Where

The Museum of Witchcraft is located in the village of Boscastle on the rugged Atlantic coast of North Cornwall. It is open from 1 April until Halloween every year.

What

“We are what it says on the tin,” says Graham King, who took over as director and curator in 1996 at midnight on Halloween. Before he joined, King was a camera manufacturer for the National Archives with a layman’s interest in folklore. The museum is in an old fisheries building on the harbour.

Opened

Cecil Williamson first put the collection on display in 1951 on the Isle of Man, and titled it as a “Folklore Centre”. “People had some problems with the w-word,” says King. The collection moved to Boscastle in 1961 and took its current name.

Collection

With scold’s bridles, a large library and artefacts such as herbs and poppet dolls fashioned in the likenesses of people, the museum houses “the world’s largest collection of artefacts connected with witchcraft, folklore and magic”, says King. Displays look at images of witchcraft, persecution, goddess worship and the links between magic and religion.

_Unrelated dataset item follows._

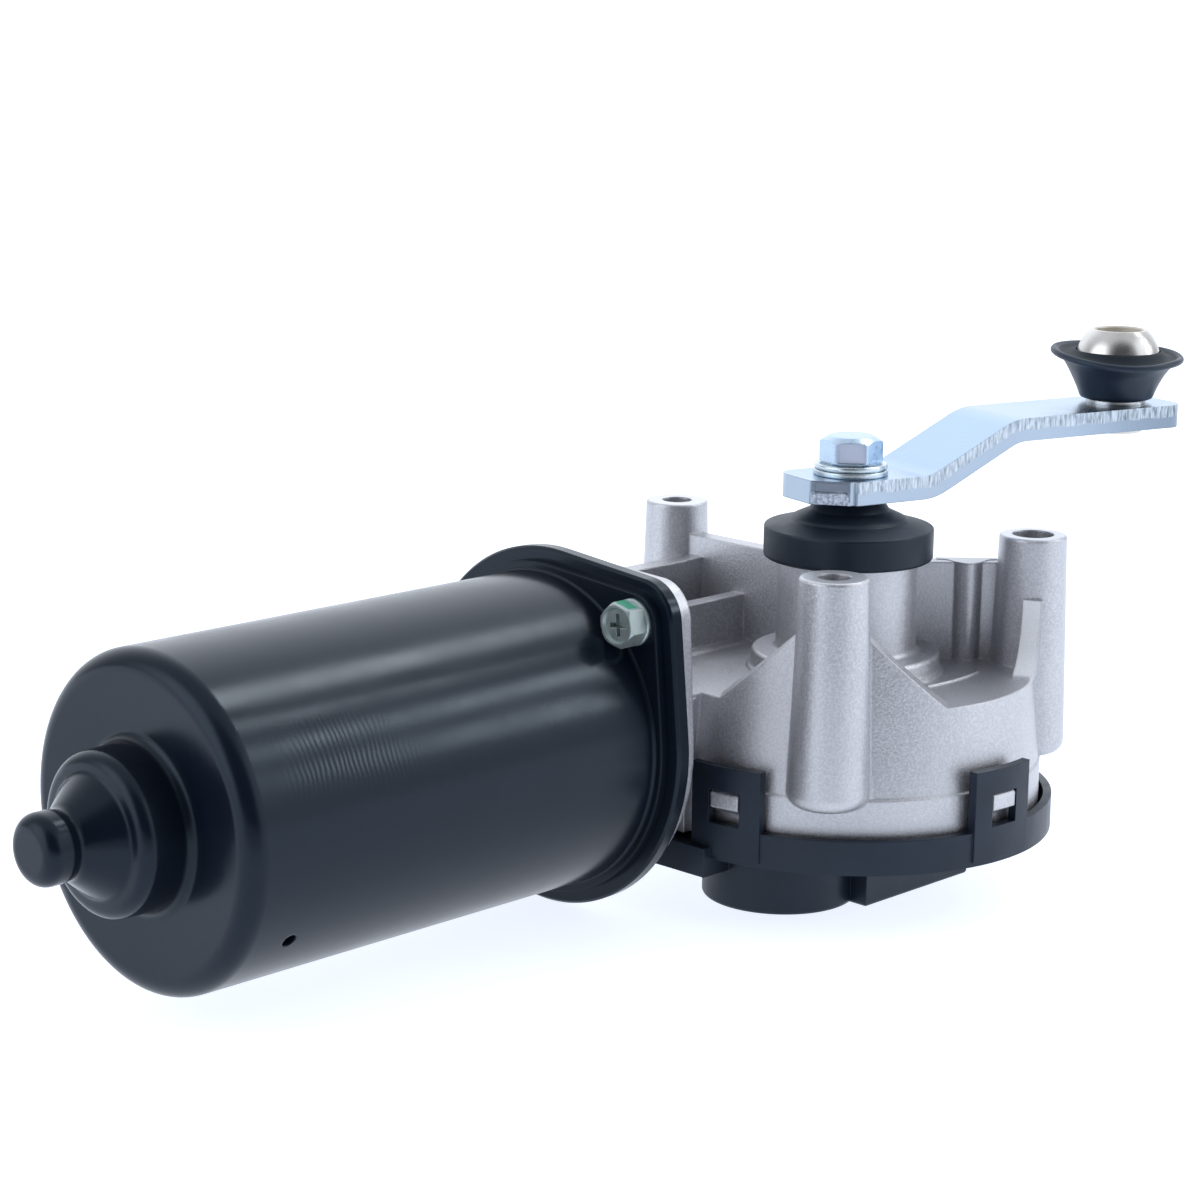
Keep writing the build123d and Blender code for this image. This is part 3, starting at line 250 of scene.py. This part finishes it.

“We have some wax limbs typical of the type that are placed in Catholic churches around the world. Catholic visitors to the museum have been very interested,” King says.

One artefact at the museum is a stone, known “for reasons, you might imagine, as the ‘cock rock’”, he says. “It was donated to us by a lovely old Devon lady. She told us that you were meant to put it under your pillow at night to encourage fertility.”

Highlights

King says the collection has a strong bias towards folk magic and the magic practised by wise women and cunning folk, but it also has displays covering a wide range of magical subjects.

“One display shows how the image of the witch has been used in a surprising number of advertising campaigns, including one for women’s underwear in the 1920s,” King says. He also mentions the Dutch Richel collection, “a huge collection of drawings, paintings and works related to ritual and magic”.

Help at hand

The museum is run by King, with an assistant and a historian. There is a lot of help from volunteers and students. The museum has some 220 Friends.

A lot of the museum’s income is generated from its admission fee (£4). “We’re proud that the museum has now run for 60 years without any grants. We are one of the few completely independent museums in the country that is commercially successful.”

Sticky moment

In 2004 the museum was at the centre of a national emergency – the Boscastle floods in which buildings were washed away and more than 100 cars were swept out to sea by a torrent that rushed through the village. King, who is also a coastguard, raised the alarm that started the rescue operation.

The museum’s ground floor was covered with tons of sewage-infested mud and the weight of the water caused most of its internal walls to collapse. The museum also has a problem with “nasty mail” from people who disapprove of witchcraft.

Survival tip

“Do not operate a museum in a steep-sided valley by a river,” says King. He also stresses the importance of running your museum as a business.

Visitors

30,000 in 2010.

Future plans

“We fight a constant battle against humidity and are trying to find some better dehumidifiers,” King says. The museum and its volunteers also continue the “never-ending process of scanning archive documents to keep the online catalogue as up to date as possible”. The museum’s website is a popular resource and the staff are proud that much of its material is fully catalogued and online.